Twenty-eight pages into the inaugural issue of F2FA magazine, you meet Mr. and Mrs. Edward Osefo. It’s their wedding day and there’s a photo spread of their happy day. There’s one of the smartly suited grooms’ party, one of mother and bride en route to the wedding ceremony, one of the groom waiting for his bride to arrive and one of couple kissing at the altar. Throughout, the bride is in a traditional sweetheart-style white wedding dress. That’s until you get to page 8 where the tulle veil is swapped for a bright green and orange gele (head tie) and chandelier-drop earrings swapped for circular orange beaded ones. Turn the page and the bride is back in her traditional white wedding gown, standing in the middle of the dance floor being showered with dollar bills as per Nigerian tradition. It’s the perfect example of the fusion of identities. Each acknowledged, each celebrated.
We meet many others in the magazine.
From 25-year old Malian Boubacar Thiam, a “Young African on the move” who works as a financial analyst for an investment bank in New York – to Liberian Macdella Cooper, tagged as going “From a War Refugee to a Renowned Philanthropist and Trendsetter”. We learn about her stint at a refugee camp in the Ivory Coast, her athletic scholarship to the College of New Jersey, her time working for Ralph Lauren, and her MacDella Cooper Foundation that aims to help kids in Liberia. There’s also the story of legendary Ghanaian boxer Azumah Nelson, one on Cameroonian Ghyslaine Tchouaga who is the reigning Miss Africa USA, and a spread on South African singer Lira. These stories are all different, yet they’re the same in that they are real stories. Stories of Africans.
On the Editors Page, Sandra Appiah (a Ghanaian who spent her teens in Italy and now lives in New York) describes her own personal journey of struggling with her identity, and how a trip back to Ghana a few years ago partly inspired her to start the magazine:
“These days it is not easy to find a magazine to relate to; one that will remind us of who we are in spite of the influences of pop culture and the recent phenomenon of globalization.”
It certainly reminds the readers of reality. There’s the Agony Aunt-type section, featuring Relationship Expert Lady G who’s there to answer questions about your lady or man. Don’t know what cervical cancer is? Dr. Anyanwu tells you and even offers some healthy tips after you’ve had a pap smear. Yes, F2FA is thorough.

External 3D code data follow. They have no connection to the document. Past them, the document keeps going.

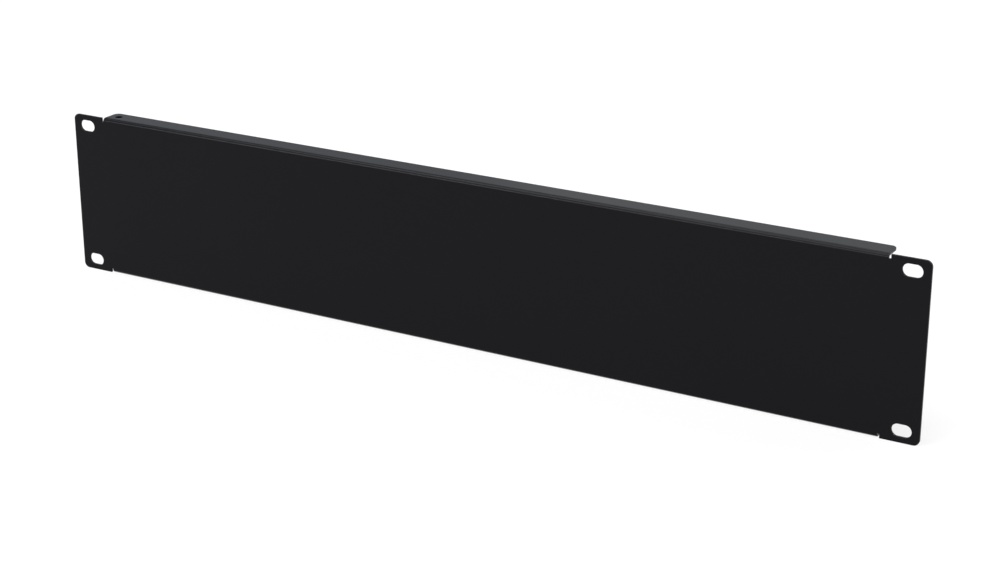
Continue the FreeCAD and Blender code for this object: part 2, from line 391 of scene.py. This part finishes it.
# A softbox's turn is in degrees from the panel's front to its left, and its height in degrees
# above the panel. It faces the panel from a distance in metres.
softboxes = {
    "frontLeft": {"turn": 28, "height": 17, "distance": 3.0, "size": (1.85, 0.4), "watts": 48},
    "highLeft": {"turn": 40, "height": 60, "distance": 2.0, "size": (2.2, 0.6), "watts": 14},
    "highFront": {"turn": 20, "height": 52, "distance": 2.0, "size": (2.0, 0.4), "watts": 8.5},
    "overhead": {"turn": 28, "height": 75, "distance": 2.0, "size": (2.4, 0.6), "watts": 26},
    "highRear": {"turn": 170, "height": 60, "distance": 2.2, "size": (1.6, 0.8), "watts": 13},
    "rear": {"turn": 172, "height": 20, "distance": 2.2, "size": (1.6, 0.6), "watts": 1.05},
    "rearRight": {"turn": -140, "height": 35, "distance": 2.2, "size": (1.4, 0.8), "watts": 24},
    "right": {"turn": -45, "height": 35, "distance": 1.5, "size": (1.0, 0.8), "watts": 7},
}


def hangSoftboxes():
    for name, box in softboxes.items():
        turn, height = math.radians(box["turn"]), math.radians(box["height"])
        outwards = Vector((-math.sin(turn) * math.cos(height),
                           -math.cos(turn) * math.cos(height), math.sin(height)))
        bpy.ops.object.light_add(type="AREA", location=box["distance"] * outwards)
        lamp = bpy.context.object
        lamp.name = name
        lamp.rotation_euler = (-outwards).to_track_quat("-Z", "Y").to_euler()
        lamp.data.shape = "RECTANGLE"
        lamp.data.size, lamp.data.size_y = box["size"]
        lamp.data.energy = box["watts"]
        lamp.visible_camera = False


camera = {
    "from": (0.5036, -0.8316, 0.3447),
    "towards": (0.0249, -0.0012, -0.0043),
    "lens": 75,  # millimetres, as is the sensor
    "sensor": 36,
}


def placeCamera():
    bpy.ops.object.camera_add(location=camera["from"])
    viewer = bpy.context.object
    line = Vector(camera["towards"]) - Vector(camera["from"])
    viewer.rotation_euler = line.to_track_quat("-Z", "Y").to_euler()
    viewer.data.lens = camera["lens"]
    viewer.data.sensor_width = camera["sensor"]
    bpy.context.scene.camera = viewer


placeCamera()
foldedSheet()
whiteFloor()
whiteSurroundings()
hangSoftboxes()
bpy.context.scene.view_settings.view_transform = "Standard"
print("stage, lights and camera set")
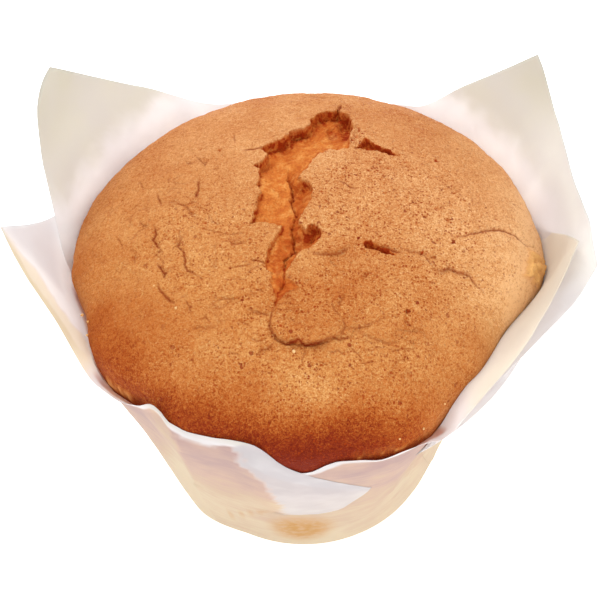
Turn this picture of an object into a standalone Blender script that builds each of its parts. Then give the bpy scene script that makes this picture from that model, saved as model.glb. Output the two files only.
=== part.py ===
"""Domed cupcake baked in a tulip case folded from one square of parchment.

The cake stands on the floor at z = 0 with the axis of the case on the Z axis, and the front, where the case
is lowest, faces -Y. Blender's unit is the metre. The sizes below are millimetres and degrees, azimuth is
measured from +X towards +Y, and MM turns a finished point into metres.

sponge_cake   a flared body with a shallow dome, split along the top, with a curled lip of crust at the
              lower end of the split and a narrow crack branching off its upper end
paper_case    a pressed cup whose slack is taken up by three knife pleats, and whose four corners stand up
              as petals
"""

import math

import bmesh
import bpy
from mathutils import Vector

MM = 0.001

# Cake body
LEAN = 0.8                   # the cake leans towards +X by this much at its widest ring
CAKE_FOOT_RADIUS = 23.7      # radius that the flared side would have at z = 0
FLARE = 0.371                # growth of the radius for each millimetre of height
FLARE_END = 48.0             # above this height the side turns upright
EQUATOR_HEIGHT = 56.0        # height of the widest ring
DOME_RISE = 12.6
DOME_FULLNESS = 2.3          # higher is flatter in the middle
DOME_SHOULDER = 0.55         # lower is rounder at the shoulder
CAKE_BOTTOM = 0.8
CAKE_BOTTOM_CORNER = 3.0     # how far the bottom face stays inside the side

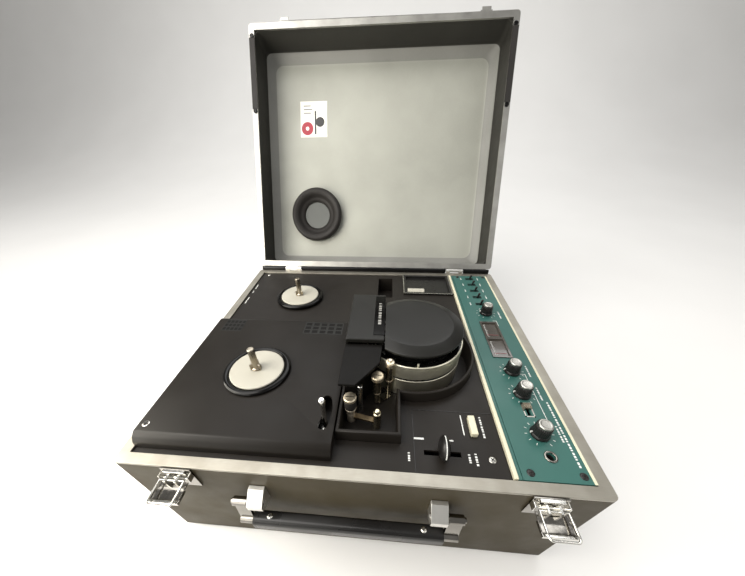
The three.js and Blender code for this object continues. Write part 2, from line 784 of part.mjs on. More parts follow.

It has the right mix of intelligent commentary, fresh fashion spreads and pop culture trends.
In Publisher/CEO Isaac Babu-Boateng’s “Last Words” at the back of the magazine, he writes:
“There has never been a dire need to contemporary African medium like F2FA Magazine that will inspire many Africans across the globe like now; a platform that will motivate us to take pride in our heritage and to be aware of the immense potential within the motherland”.
Platform. Pride. Potential. Three words that can as easily describe the first Issue of F2FAfrica and makes one eager to read the next.